Task details
Only a number is expected: how many lines in the data below contain the word "JSON".

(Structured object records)
#####
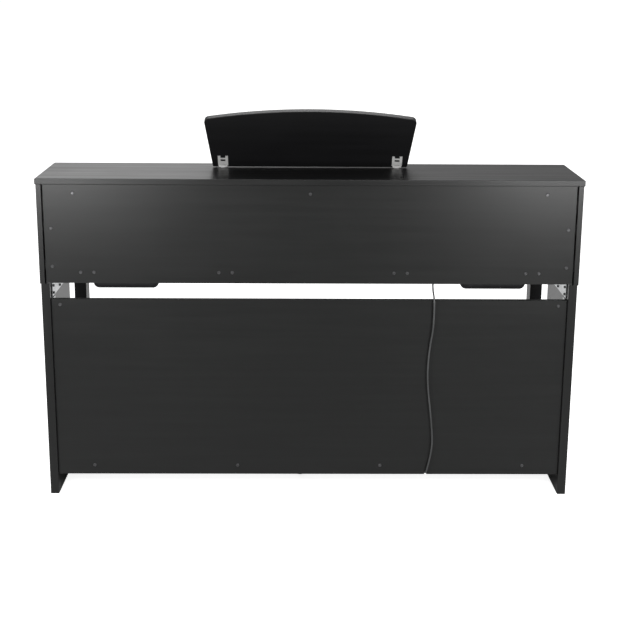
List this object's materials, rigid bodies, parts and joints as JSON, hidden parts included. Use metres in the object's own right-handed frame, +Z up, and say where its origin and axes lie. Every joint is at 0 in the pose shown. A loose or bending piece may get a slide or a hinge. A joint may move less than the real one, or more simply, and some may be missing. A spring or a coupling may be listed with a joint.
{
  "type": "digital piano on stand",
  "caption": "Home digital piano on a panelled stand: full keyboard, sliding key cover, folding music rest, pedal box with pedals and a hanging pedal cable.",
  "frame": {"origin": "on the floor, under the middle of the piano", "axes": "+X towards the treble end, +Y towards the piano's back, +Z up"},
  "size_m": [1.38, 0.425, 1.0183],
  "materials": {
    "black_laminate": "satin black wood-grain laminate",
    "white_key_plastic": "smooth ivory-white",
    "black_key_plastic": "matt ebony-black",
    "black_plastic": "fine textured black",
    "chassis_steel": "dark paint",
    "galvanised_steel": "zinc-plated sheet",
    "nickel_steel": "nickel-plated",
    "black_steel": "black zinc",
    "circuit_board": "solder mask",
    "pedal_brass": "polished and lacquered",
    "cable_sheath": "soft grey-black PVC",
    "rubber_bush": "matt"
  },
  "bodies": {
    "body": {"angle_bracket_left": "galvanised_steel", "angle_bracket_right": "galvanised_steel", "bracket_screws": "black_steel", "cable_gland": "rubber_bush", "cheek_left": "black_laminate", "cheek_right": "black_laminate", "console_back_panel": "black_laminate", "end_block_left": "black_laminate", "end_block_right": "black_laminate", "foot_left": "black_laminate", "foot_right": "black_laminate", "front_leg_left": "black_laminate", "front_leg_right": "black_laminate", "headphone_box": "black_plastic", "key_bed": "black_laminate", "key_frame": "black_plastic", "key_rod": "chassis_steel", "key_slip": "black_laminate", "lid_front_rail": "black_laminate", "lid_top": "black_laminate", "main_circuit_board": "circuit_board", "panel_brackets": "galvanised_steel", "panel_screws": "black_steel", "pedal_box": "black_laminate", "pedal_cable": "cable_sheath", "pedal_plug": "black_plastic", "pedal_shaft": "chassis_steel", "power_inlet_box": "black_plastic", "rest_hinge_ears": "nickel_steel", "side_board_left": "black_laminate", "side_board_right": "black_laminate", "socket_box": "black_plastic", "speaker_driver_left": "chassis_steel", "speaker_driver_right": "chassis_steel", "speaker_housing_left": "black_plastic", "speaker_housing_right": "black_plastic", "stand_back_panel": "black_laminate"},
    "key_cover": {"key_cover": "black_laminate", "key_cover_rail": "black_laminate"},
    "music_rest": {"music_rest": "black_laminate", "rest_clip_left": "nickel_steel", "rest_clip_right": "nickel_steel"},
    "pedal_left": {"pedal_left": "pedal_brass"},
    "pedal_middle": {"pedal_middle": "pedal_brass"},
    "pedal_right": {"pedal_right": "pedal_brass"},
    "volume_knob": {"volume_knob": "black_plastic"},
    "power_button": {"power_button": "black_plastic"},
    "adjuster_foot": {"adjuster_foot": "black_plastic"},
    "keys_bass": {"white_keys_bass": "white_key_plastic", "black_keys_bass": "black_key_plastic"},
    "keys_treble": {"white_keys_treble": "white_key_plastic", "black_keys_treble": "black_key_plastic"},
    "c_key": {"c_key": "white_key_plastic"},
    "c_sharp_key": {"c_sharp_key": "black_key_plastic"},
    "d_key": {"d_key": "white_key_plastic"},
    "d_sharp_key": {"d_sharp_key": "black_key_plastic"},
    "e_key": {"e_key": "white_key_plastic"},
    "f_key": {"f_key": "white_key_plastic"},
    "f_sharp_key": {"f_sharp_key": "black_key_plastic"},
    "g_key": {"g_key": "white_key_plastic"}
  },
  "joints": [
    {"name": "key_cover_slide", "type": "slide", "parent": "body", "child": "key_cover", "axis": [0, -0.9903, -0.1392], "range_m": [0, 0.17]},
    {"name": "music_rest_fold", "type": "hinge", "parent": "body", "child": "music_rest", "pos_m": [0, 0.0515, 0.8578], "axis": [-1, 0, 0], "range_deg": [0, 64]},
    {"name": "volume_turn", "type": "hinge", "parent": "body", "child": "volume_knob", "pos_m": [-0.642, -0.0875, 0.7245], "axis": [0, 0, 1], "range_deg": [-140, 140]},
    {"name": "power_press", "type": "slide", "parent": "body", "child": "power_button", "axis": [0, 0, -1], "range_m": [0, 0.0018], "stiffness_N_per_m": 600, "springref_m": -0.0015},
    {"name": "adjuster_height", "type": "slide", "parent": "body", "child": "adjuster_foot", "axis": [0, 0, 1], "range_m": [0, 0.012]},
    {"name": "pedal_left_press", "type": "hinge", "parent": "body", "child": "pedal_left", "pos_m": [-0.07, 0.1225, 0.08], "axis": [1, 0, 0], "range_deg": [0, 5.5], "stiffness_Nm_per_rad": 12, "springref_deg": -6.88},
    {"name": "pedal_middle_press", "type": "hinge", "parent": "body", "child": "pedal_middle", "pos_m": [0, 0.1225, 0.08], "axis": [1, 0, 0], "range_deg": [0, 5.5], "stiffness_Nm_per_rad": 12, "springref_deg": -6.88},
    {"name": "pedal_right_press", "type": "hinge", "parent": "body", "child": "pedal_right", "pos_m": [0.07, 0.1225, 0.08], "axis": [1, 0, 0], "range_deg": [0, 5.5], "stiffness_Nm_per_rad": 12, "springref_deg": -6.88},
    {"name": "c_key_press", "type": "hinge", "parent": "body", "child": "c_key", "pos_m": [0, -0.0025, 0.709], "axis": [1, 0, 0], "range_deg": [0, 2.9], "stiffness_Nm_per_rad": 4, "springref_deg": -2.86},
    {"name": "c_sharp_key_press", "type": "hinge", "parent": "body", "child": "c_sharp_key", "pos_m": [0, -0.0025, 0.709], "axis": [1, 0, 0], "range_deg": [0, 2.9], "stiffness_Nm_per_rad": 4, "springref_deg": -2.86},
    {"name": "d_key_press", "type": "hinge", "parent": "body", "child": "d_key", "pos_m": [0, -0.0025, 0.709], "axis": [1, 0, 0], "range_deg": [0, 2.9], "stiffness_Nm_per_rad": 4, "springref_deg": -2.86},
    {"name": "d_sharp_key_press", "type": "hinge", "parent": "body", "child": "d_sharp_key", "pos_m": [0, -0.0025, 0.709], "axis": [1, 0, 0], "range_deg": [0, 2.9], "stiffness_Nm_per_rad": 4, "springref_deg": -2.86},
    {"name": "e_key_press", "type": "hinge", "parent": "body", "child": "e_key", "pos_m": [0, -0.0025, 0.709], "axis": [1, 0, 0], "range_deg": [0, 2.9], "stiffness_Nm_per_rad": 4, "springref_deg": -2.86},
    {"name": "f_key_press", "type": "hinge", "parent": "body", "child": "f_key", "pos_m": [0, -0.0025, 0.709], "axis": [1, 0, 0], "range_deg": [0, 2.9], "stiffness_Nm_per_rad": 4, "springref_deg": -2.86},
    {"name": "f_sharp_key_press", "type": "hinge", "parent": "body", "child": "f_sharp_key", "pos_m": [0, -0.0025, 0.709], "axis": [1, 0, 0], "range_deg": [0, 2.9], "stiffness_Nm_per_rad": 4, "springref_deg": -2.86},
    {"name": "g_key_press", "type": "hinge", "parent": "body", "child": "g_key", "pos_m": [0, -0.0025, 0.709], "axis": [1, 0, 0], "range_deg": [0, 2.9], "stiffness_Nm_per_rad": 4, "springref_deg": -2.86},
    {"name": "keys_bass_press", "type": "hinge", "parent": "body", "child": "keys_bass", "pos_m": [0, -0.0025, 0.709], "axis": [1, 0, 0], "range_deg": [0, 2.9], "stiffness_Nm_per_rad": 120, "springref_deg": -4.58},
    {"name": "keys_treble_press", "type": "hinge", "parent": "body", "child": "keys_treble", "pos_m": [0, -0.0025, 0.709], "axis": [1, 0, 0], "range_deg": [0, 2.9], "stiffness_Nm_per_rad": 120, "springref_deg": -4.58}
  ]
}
#####
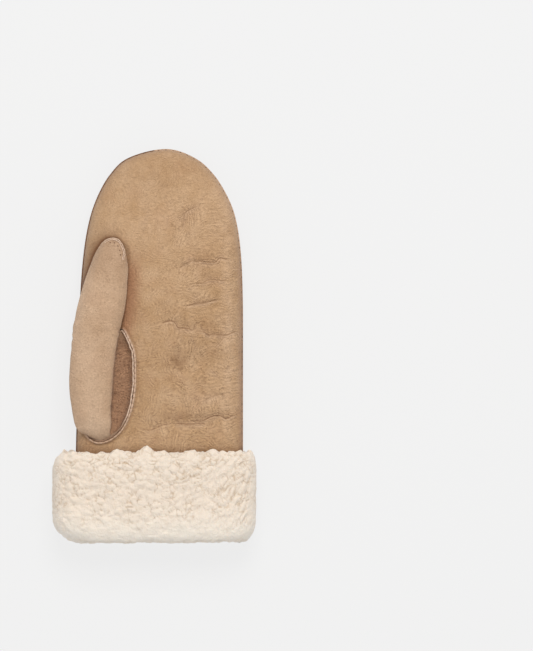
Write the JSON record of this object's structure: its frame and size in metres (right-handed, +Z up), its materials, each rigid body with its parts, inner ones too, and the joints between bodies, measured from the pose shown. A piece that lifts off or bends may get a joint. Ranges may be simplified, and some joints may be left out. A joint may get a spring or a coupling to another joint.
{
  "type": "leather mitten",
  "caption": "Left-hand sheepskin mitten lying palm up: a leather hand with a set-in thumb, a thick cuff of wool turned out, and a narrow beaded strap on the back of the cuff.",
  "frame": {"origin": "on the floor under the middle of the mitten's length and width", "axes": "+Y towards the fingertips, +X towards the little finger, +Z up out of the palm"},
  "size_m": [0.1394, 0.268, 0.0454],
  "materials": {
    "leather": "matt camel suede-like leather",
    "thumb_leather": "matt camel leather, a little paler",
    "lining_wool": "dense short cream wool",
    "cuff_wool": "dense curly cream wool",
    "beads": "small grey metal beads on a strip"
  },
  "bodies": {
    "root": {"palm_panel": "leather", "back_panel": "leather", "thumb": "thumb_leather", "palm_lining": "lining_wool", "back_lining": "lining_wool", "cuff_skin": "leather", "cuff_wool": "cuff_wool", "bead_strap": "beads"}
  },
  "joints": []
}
#####
Final answer
2